No sooner were these regiments off than companies began to stream in from all parts of the State. On their first arrival they were quartered wherever shelter could be had, as there were no tents or sheds to make a camp for them. Going to my evening work at the State House, as I crossed the rotunda, I saw a company marching in by the south door, and another disposing itself for the night upon the marble pavement near the east entrance; as I passed on to the north hall, I saw another, that had come a little earlier, holding a prayer-meeting, the stone arches echoing with the excited supplications of some one who was borne out of himself by the terrible pressure of events around him, whilst, mingling with his pathetic, beseeching tones as he prayed for his country, came the shrill notes of the fife, and the thundering din of the inevitable bass drum from the company marching in on the other side. In the Senate chamber a company was quartered, and the senators were there supplying them with paper and pens, with which the boys were writing their farewells to mothers and sweethearts whom they hardly dared hope they should see again. A similar scene was going on in the Representatives' hall, another in the Supreme Court room.

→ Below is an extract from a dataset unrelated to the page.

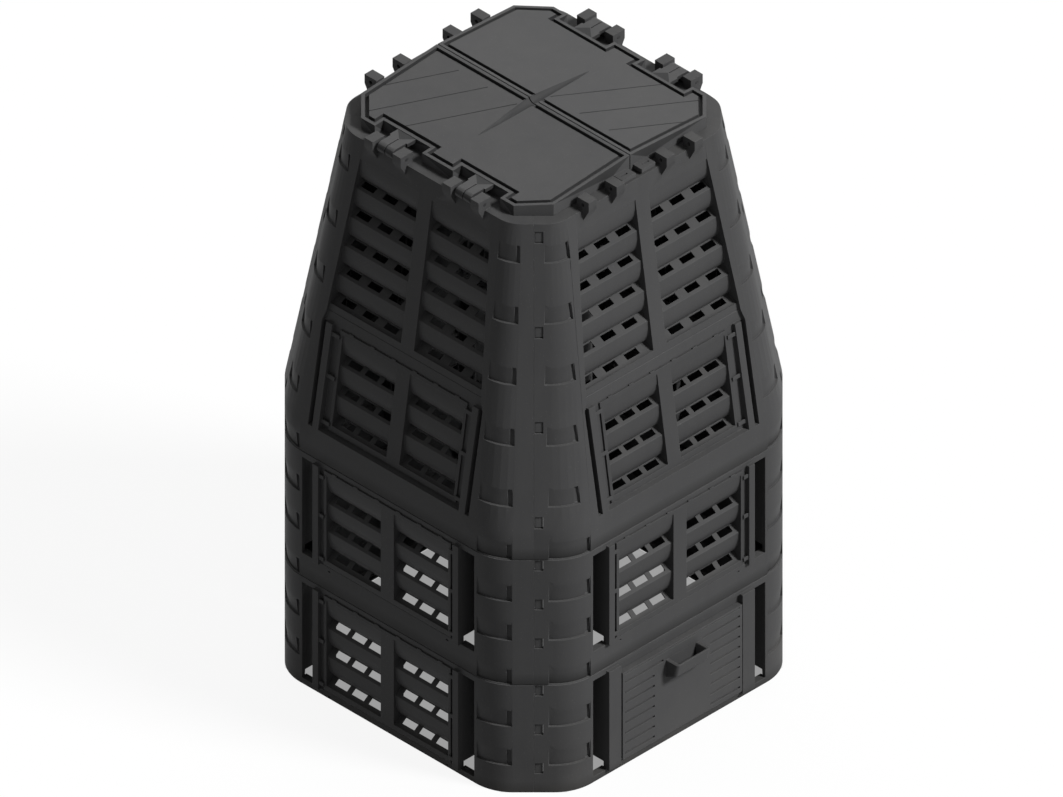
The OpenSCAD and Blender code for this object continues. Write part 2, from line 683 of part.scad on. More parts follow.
// one panel of the tapered ring with its face at -Y
module top_wall() {
    bottom = top_z - skirt_h;
    face = -base_half;
    inside = face + wall_t;
    difference() {
        union() {
            difference() {
                intersection() {
                    sector(bottom, rim_h);
                    difference() {
                        taper_body(0, [bottom, belt_z, rim_h]);
                        taper_body(wall_t, [bottom - over, belt_z, rim_h - shelf_t]);
                        translate([0, 0, rim_h - shelf_t - over]) linear_extrude(shelf_t + over * 2)
                            plan(top_half - shelf_w, top_corner_r / 2, top_corner_flat);
                    }
                }
                above_belt() on_slope() slab([[-top_slot_out, -outset], [top_slot_out, -outset],
                    [top_slot_out, louvre_v - band_h + lip_gap], [louvre_foot_x, louvre_v],
                    [louvre_head_x, louvre_head_v], [louvre_head_x, centre_l],
                    [-louvre_head_x, centre_l], [-louvre_head_x, louvre_head_v],
                    [-louvre_foot_x, louvre_v], [-top_slot_out, louvre_v - band_h + lip_gap]],
                    -outset, 0);
                on_slope() for (side = [0, 1]) mirror([side, 0, 0])
                    louvre_opening(mullion_half, louvre_foot_x, louvre_head_x, louvre_foot_v,
                        louvre_pitch, louvre_rows, wall_t * 2);
            }
            intersection() {
                sector(bottom, rim_h);
                taper_body(0, [belt_z, rim_h]);
                on_slope() {
                    difference() {
                        translate([-top_slot_out - flange_t, 0, -outset])
                            cube([(top_slot_out + flange_t) * 2, wall_t, centre_l + outset]);
                        for (side = [0, 1]) mirror([side, 0, 0])
                            louvre_opening(mullion_half, louvre_foot_x, louvre_head_x,
                                louvre_foot_v, louvre_pitch, louvre_rows, wall_t + over);
                    }
                    side_strips(top_rib_in, top_rib_out, -outset, wall_t, -outset,
                        top_slot_h + lip_gap);
                    side_strips(top_rib_out - flange_t, top_rib_out, 0, flange_d - centre_inset,
                        -outset, top_slot_h + lip_gap);
                    side_strips(top_slot_out, top_slot_out + flange_t, -outset,
                        flange_d - centre_inset, -outset, top_slot_h + lip_gap);
                    for (side = [0, 1]) mirror([side, 0, 0])
                        louvre_column(mullion_half, louvre_foot_x, louvre_head_x, louvre_foot_v,
                            louvre_pitch, louvre_rows);
                }
            }
            translate([-top_slot_out - flange_t, inside - fuse, belt_z - flange_t])
                cube([(top_slot_out + flange_t) * 2, centre_inset + fuse, flange_t]);
            for (side = [-1, 1]) for (at = [hinge_x - ear_off, hinge_x + ear_off])
                hinge_ear(side * at);
            for (i = [0 : top_clip_rows - 1]) {
                z = belt_z + top_clip_z + i * top_clip_pitch;
                clip_hook(z, taper_reach(z), corner_lean);
            }
        }
        above_belt() on_slope() {
            translate([0, -vent_proud, top_vent_lift]) seat_cut(top_rib_in);
            side_strips(top_rib_out, top_slot_out, -outset, wall_t + over, -outset, top_slot_h);
            for (side = [0, 1]) mirror([side, 0, 0])
                air_holes(wall_hole_x, wall_hole_step, wall_hole_pitch, louvre_foot_v, louvre_pitch,
                    louvre_rows);
            side_strips(-louvre_foot_x, louvre_foot_x, -over, crease_d, louvre_v - crease_w, louvre_v);
        }
        for (side = [-1, 1]) {
            pocket(side, bottom - seam_c, 0, base_half, corner_r, corner_flat, 0);
            for (i = [0 : top_pocket_rows - 1]) {
                z = belt_z + top_pocket_z + i * top_pocket_pitch;
                pocket(side, z, (top_pocket_rows - 1 - i) * pocket_lead, blend(base_half, top_half, z),
                    blend(corner_r, top_corner_r, z), blend(corner_flat, top_corner_flat, z), taper_slope);
            }
        }
        for (i = [0 : top_clip_rows - 1]) {
            z = belt_z + top_clip_z + i * top_clip_pitch;
            clip_window(z, taper_reach(z));
        }
        for (side = [-1, 1])
            translate([side * hinge_x - pin_l / 2 - over, -top_half, hinge_z]) rotate([0, 90, 0])
                cylinder(r = pin_r + run_gap, h = pin_l + over * 2);
    }
    on_slope() translate([0, -vent_proud, top_vent_lift]) snap_lugs(top_rib_in);
}

module top_vent() {
    on_slope() translate([0, -vent_proud, top_vent_lift]) vent_insert();
}

// harvest door: round foot on two studs, grooved face and a pull cup open at its top
module tilt_door() {
    face = -base_half - door_proud;
    color(door_tone) difference() {
        union() {
            translate([-door_half, face, pivot_z]) cube([door_w, door_t, door_top_z - pivot_z]);
            translate([-door_half, -pivot_y, pivot_z]) rotate([0, 90, 0])
                cylinder(r = door_foot_r, h = door_w);
            translate([-door_half - stud_l, -pivot_y, pivot_z]) rotate([0, 90, 0])
                cylinder(r = stud_r, h = door_w + stud_l * 2);
            translate([-cup_w / 2, 0, 0]) rotate([90, 0, 90]) linear_extrude(cup_w)
                polygon([[face + fuse, cup_z], [face - cup_d * cup_knee_share, cup_knee_z],
                    [face - cup_d, cup_top_z], [face + fuse, cup_top_z]]);
        }
        translate([-cup_w / 2 + cup_t, 0, 0]) rotate([90, 0, 90]) linear_extrude(cup_w - cup_t * 2)
            polygon([[face + fuse, cup_z + cup_t],
                [face - cup_d * cup_knee_share + cup_front_t, cup_knee_z + cup_front_t],
                [face - cup_d + cup_front_t, cup_top_z + over],
                [face + fuse, cup_top_z + over]]);
        for (i = [0 : door_grooves - 1]) {
            z = door_groove_z + i * door_groove_pitch;
            side_strips(i == door_grooves - 1 ? cup_w / 2 + door_margin : door_panel_w / 2,
                door_half - door_margin, face - over, face + door_groove_d, z, z + door_groove_w);
        }
        translate([-door_half + door_margin, face - over, door_top_z - door_groove_w - over])
            cube([door_w - door_margin * 2, door_groove_d / 2 + over, door_groove_w / 2]);
    }
}

// outline of the right lid flap with its hinge notches, drawn in by an inset
function flap_line(inset) =
    let (h = lid_half - inset, c = lid_half - lid_cut - inset * inset_share,
        n0 = hinge_x - notch_w / 2 - inset, n1 = hinge_x + notch_w / 2 + inset,
        x = lid_half - notch_d - inset, s = seam_gap / 2 + inset)
    [[s, -h], [c, -h], [h, -c], [h, -n1], [x, -n1], [x, -n0], [h, -n0], [h, n0], [x, n0], [x, n1],
        [h, n1], [h, c], [c, h], [s, h]];

module flap_block(inset) {
    drop = inset > 0 ? over : 0;
    translate([0, 0, lid_foot_z - drop]) linear_extrude(rim_h) polygon(flap_line(inset));
}

// puts a part on the pitched top of the right flap, whose outer edge is at x = 0
module on_lid() {
    translate([lid_half, 0, lid_edge_z]) rotate([0, lid_pitch, 0]) children();
}

// everything between two depths below the pitched top
module lid_layer(deep, shallow) {
    on_lid() translate([-lid_w, -lid_w, -deep]) cube([lid_w * 2, lid_w * 2, deep - shallow]);
}

module scoop(wall) {
    on_lid() translate([-lid_half - over, 0, scoop_rise]) rotate([0, 90, 0])
        cylinder(r1 = scoop_r + wall, r2 = seam_c + wall, h = scoop_l);
}

// one lid flap; the other one is the same moulding turned half round
module lid_flap() {
    color(lid_tone) difference() {
        union() {
            difference() {
                intersection() {
                    flap_block(0);
                    lid_layer(lid_w, 0);
                }
                intersection() {
                    difference() {
                        flap_block(border_w);
                        flap_block(trough_w);
                    }
                    lid_layer(groove_d, -over);
                }
                intersection() {
                    flap_block(border_w);
                    lid_layer(lid_w, trough_d);
                }
                intersection() {
                    flap_block(trough_w + lid_t);
                    lid_layer(trough_d + over, lid_t);
                }
            }
            intersection() {
                flap_block(border_w / 2);
                lid_layer(lid_w, lid_t / 2);
                scoop(lid_t);
            }
            for (side = [-1, 1]) {
                translate([lid_half - notch_d - border_w / 2, side * hinge_x - arm_w / 2,
                    hinge_z + knuckle_r - arm_t])
                    cube([notch_d + border_w / 2, arm_w, arm_t]);
                for (off = [-finger_off, finger_off])
                    translate([0, side * hinge_x + off - finger_w / 2, 0]) {
                        translate([lid_half - fuse, 0, hinge_z + knuckle_r - arm_t])
                            cube([top_half - lid_half + fuse, finger_w, arm_t]);
                        translate([top_half, 0, hinge_z]) rotate([-90, 0, 0])
                            cylinder(r = knuckle_r, h = finger_w);
                    }
                translate([lift_x, side > 0 ? lid_half - fuse : -lid_half - lift_l, lift_z])
                    cube([lift_w, lift_l + fuse, lift_t]);
            }
        }
        scoop(0);
        intersection() {
            flap_block(trough_w + fuse);
            on_lid() for (i = [0 : crease_count - 1])
                translate([crease_x - lid_half, -scoop_r - seam_c - i * crease_pitch, -crease_d])
                    rotate([0, 0, -crease_turn]) cube([lid_w, crease_w, lid_t]);
        }
        for (side = [-1, 1]) {
            translate([top_half, side * hinge_x - arm_w / 2, hinge_z]) rotate([-90, 0, 0])
                cylinder(r = pin_r + run_gap, h = arm_w);
            translate([lift_x + lift_w * lift_slot_share, side * (lid_half + lift_l / 2) - seam_c,
                lift_z + lift_t - lid_t]) cube([lift_w / 2, seam_c * 2, lid_t + over]);
        }
    }
}

module hinge_pin(y) {
    color(pin_tone) translate([top_half, y - pin_l / 2, hinge_z]) rotate([-90, 0, 0])
        cylinder(r = pin_r, h = pin_l);
}

// sets a part, drawn for the front, on its side of the bin
module set_at(k) {
    translate([0, centre_y, 0]) rotate([0, 0, k]) children();
}

module base_wall(k) color(wall_tone) set_at(k) ring_wall(0, 0, k == 0);
module mid_wall(k) color(wall_tone) set_at(k) ring_wall(mid_z, skirt_h, false);
module taper_wall(k) color(wall_tone) set_at(k) top_wall();
module base_vent(k) color(vent_tone) set_at(k) ring_vent(0);
module mid_vent(k) color(vent_tone) set_at(k) ring_vent(mid_z);
module taper_vent(k) color(vent_tone) set_at(k) top_vent();

module wall_base_front() base_wall(0);
module wall_base_right() base_wall(90);
module wall_base_back() base_wall(180);
module wall_base_left() base_wall(270);
module wall_mid_front() mid_wall(0);
module wall_mid_right() mid_wall(90);
module wall_mid_back() mid_wall(180);
module wall_mid_left() mid_wall(270);
module wall_top_front() taper_wall(0);
module wall_top_right() taper_wall(90);
module wall_top_back() taper_wall(180);
module wall_top_left() taper_wall(270);
module vent_base_right() base_vent(90);
module vent_base_back() base_vent(180);
module vent_base_left() base_vent(270);
module vent_mid_front() mid_vent(0);
module vent_mid_right() mid_vent(90);
module vent_mid_back() mid_vent(180);
module vent_mid_left() mid_vent(270);
module vent_top_front() taper_vent(0);
module vent_top_right() taper_vent(90);
module vent_top_back() taper_vent(180);
module vent_top_left() taper_vent(270);
module harvest_door() set_at(0) tilt_door();
module lid_flap_right() set_at(0) lid_flap();
module lid_flap_left() set_at(180) lid_flap();
module hinge_pin_right_front() set_at(0) hinge_pin(-hinge_x);
module hinge_pin_right_back() set_at(0) hinge_pin(hinge_x);
module hinge_pin_left_front() set_at(180) hinge_pin(hinge_x);
module hinge_pin_left_back() set_at(180) hinge_pin(-hinge_x);

wall_base_front();
wall_base_right();
wall_base_back();
wall_base_left();
wall_mid_front();
wall_mid_right();
wall_mid_back();
wall_mid_left();
wall_top_front();
wall_top_right();
wall_top_back();
wall_top_left();
vent_base_right();
vent_base_back();
vent_base_left();
vent_mid_front();
vent_mid_right();
vent_mid_back();
vent_mid_left();
vent_top_front();
vent_top_right();
vent_top_back();
vent_top_left();
harvest_door();
lid_flap_right();
lid_flap_left();
hinge_pin_right_front();
hinge_pin_right_back();
hinge_pin_left_front();
hinge_pin_left_back();
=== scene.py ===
import bpy
import bmesh
import math
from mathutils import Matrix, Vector


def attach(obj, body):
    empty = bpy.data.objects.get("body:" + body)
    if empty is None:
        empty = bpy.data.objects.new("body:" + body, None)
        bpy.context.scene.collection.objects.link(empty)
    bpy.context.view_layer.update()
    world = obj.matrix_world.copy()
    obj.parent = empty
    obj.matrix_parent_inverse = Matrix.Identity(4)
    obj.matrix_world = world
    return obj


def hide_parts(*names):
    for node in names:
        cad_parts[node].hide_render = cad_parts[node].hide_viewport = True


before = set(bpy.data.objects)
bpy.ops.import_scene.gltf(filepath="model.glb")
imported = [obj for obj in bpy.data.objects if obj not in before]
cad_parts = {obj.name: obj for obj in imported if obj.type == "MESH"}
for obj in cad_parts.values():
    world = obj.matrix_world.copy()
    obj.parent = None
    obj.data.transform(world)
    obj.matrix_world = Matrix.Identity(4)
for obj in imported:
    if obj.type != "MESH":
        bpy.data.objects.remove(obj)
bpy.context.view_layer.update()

# Viewing angle of the photograph: a parallel view from the front left corner,
# 45 degrees round and about 35 degrees down on the harvest door's side.
centre_y = 0.0165  # middle of the rings; the whole box, pull cup included, is centred on 0
diagonal = math.sqrt(0.5)
view_fall = math.radians(35.264)
look = Vector((math.cos(view_fall) * diagonal, math.cos(view_fall) * diagonal, -math.sin(view_fall)))
screen_right = Vector((diagonal, -diagonal, 0.0))
screen_up = screen_right.cross(look)
view_shift, view_rise, view_distance = 0.00407, 0.4742, 8.0
view_middle = Vector((0.0, centre_y, 0.0)) - screen_right * view_shift + screen_up * view_rise
photo_view = bpy.data.cameras.new("photo_view")
photo_view.type = "ORTHO"
photo_view.ortho_scale = 2.0139
photo_view.clip_end = 60.0
camera = bpy.data.objects.new("photo_view", photo_view)
bpy.context.scene.collection.objects.link(camera)
camera.location = view_middle - look * view_distance
camera.rotation_euler = look.to_track_quat("-Z", "Y").to_euler()
bpy.context.scene.camera = camera

# Panels of the two straight rings: injection moulded from recycled charcoal
# plastic, matt with a fine grain, hooked together at the rounded corners.
# The bottom ring stands on the ground, so its foot is splashed with soil.


def add(tree, kind, operation=None, **sockets):
    """One node with its operation and its unlinked inputs set by name."""
    node = tree.nodes.new(kind)
    if operation:
        node.operation = operation
    for key, value in sockets.items():
        node.inputs[key.replace("_", " ")].default_value = value
    return node


def wire(tree, *links):
    """Links, each given as a node, its output, another node and its input."""
    for source, output, target, into in links:
        tree.links.new(source.outputs[output], target.inputs[into])


def shared_group(name, inputs, outputs):
    """A shader node group with number sockets, and its two end nodes."""
    tree = bpy.data.node_groups.new(name, "ShaderNodeTree")
    for way, labels in (("INPUT", inputs), ("OUTPUT", outputs)):
        for label in labels:
            tree.interface.new_socket(label, in_out=way, socket_type="NodeSocketFloat")
    return tree, tree.nodes.new("NodeGroupInput"), tree.nodes.new("NodeGroupOutput")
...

In the executive office sat the governor, the unwonted noises, when the door was opened, breaking in on the quiet business-like air of the room,--he meanwhile dictating despatches, indicating answers to others, receiving committees of citizens, giving directions to officers of companies and regiments, accommodating himself to the wilful democracy of our institutions which insists upon seeing the man in chief command and will not take its answer from a subordinate, until in the small hours of the night the noises were hushed, and after a brief hour of effective, undisturbed work upon the matters of chief importance, he could leave the glare of his gas-lighted office, and seek a few hours' rest, only to renew the same wearing labors on the morrow.